Chego a pensar que se eu fosse agora vender minha casa, faria um aviso semelhante. Além das duas palmeiras, poderia oferecer à venda também uma jaqueira que é uma verdadeira rainha, um pau-brasil que é o rei, duas mangueiras – uma espada e uma rosa –, pitangueiras, pés de acerola, três coqueiros que dão coco com água deliciosa. No entanto, Deus me livre de fazer isso, até porque também adoro a própria casa e o seu interior. Mas é o conjunto que me prende, seduz e encanta.

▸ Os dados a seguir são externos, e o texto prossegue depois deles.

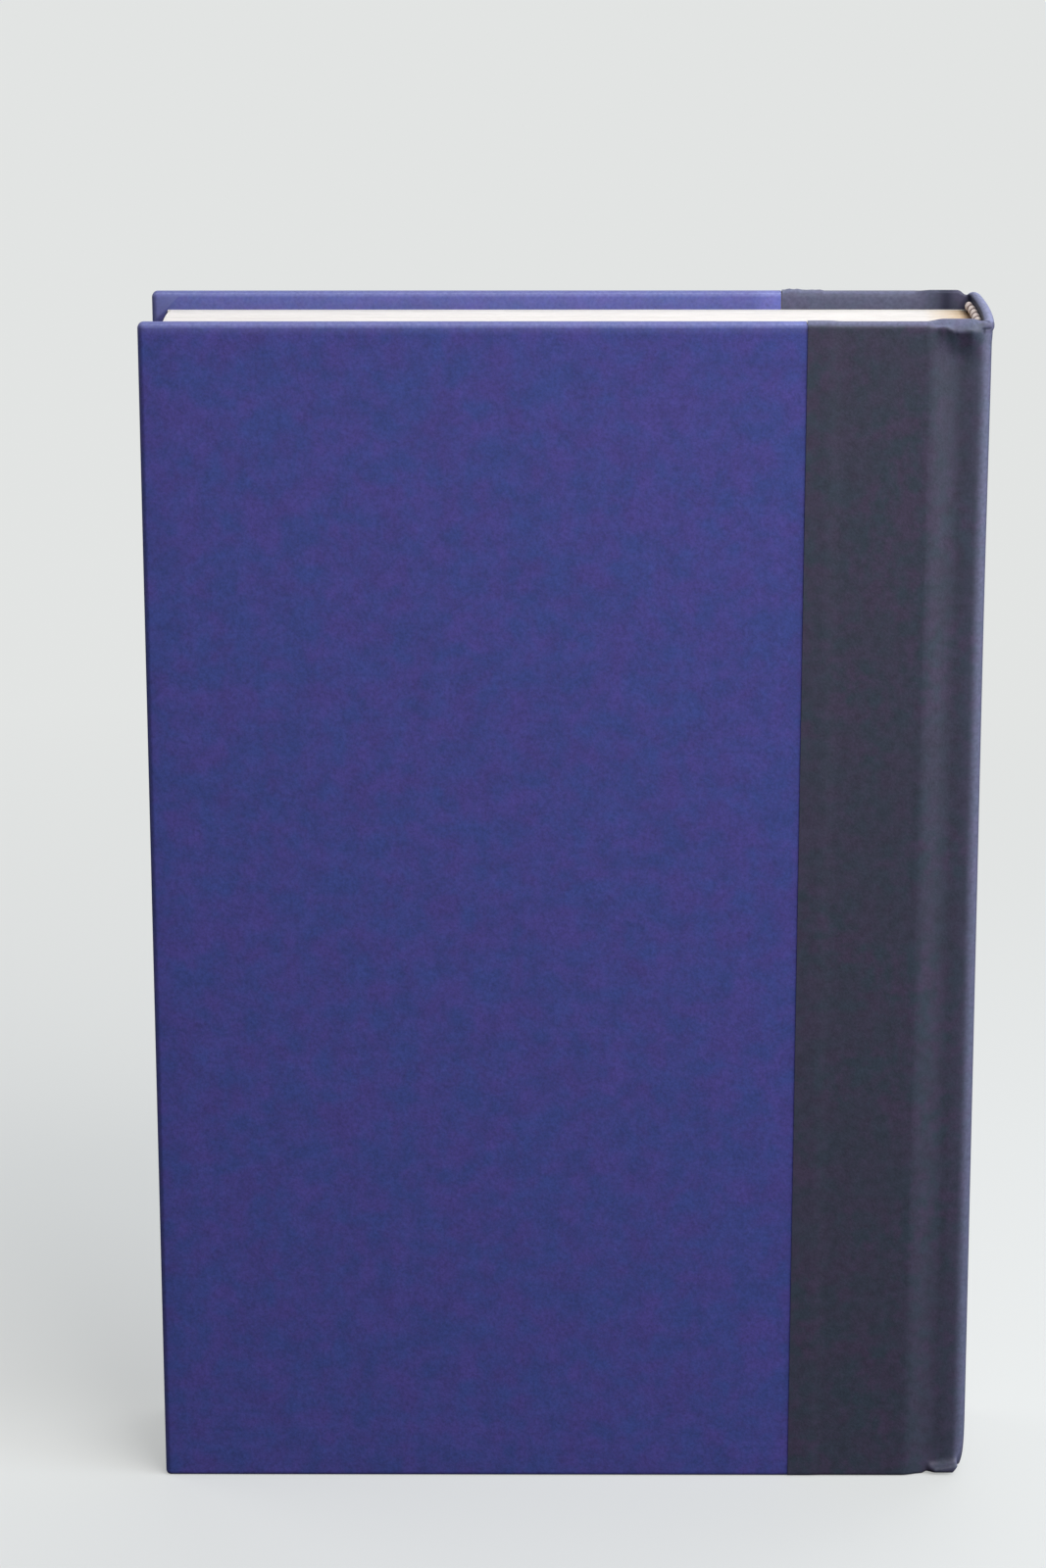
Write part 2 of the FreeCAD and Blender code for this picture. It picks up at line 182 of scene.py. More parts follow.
def walled_sheet(name, outer, inner, flipped, marks=None, normals=None):
    """A closed sheet between an outer and an inner grid of points."""
    rows, columns = outer.shape[:2]
    count = rows * columns
    points = np.concatenate([outer.reshape(-1, 3), inner.reshape(-1, 3)])
    faces = grid_faces(rows, columns, 0, flipped)
    faces += grid_faces(rows, columns, count, not flipped)
    loop = rim_of(rows, columns)
    for first, second in zip(loop, loop[1:] + loop[:1]):
        face = (second, first, first + count, second + count)
        faces.append(face[::-1] if flipped else face)
    piece = mesh_piece(name, points, faces)
    for mark, values in (marks or {}).items():
        add_mark(piece.data, mark, np.tile(values.reshape(-1), 2))
    if normals is not None:
        shade_from_grid(piece.data, normals.reshape(-1, 3), (rows - 1) * (columns - 1))
    return piece


# %% [markdown]
# Paper and thin covering never turn a sharp corner by themselves. Two helpers keep the shapes soft:
# one goes smoothly from 0 to 1 between two places, the other draws a smooth line through points.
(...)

Após uma noite de sono pouco tranquilo, por causa de música vinda da vizinhança, acordei cedo naquele domingo e fui ver o verde e os primeiros raios do sol. Nessa hora, os pássaros costumam saudar a manhã, voar, saltitar e cantar com alegria. Destaque para os bem-te-vis, com a festa que sempre fazem. Lá estavam, as lavadeiras, as rolinhas, os pardais, os papa-capins e outros que não sei identificar. Sabiás e galos-de-campina são raros por aqui. De repente, chegou o amigo beija-flor, não beijou nada, parou no ar à minha frente com a vibração das suas asinhas nervosas, fez uma volta rápida e sumiu em voo direto para longe. Isso me fez esquecer a ressaca da noite maldormida e inspirou-me para escrever esta crônica. Fiquei a matutar sobre aquele pequeno-grande amigo, que traz no nome o verbo beijar, expressão de amor, de afeto e de bem-querer, além da palavra flor, símbolo maior da harmonia, da paz e da beleza. Cheguei mesmo a pensar: como haver dúvida de que Deus existe?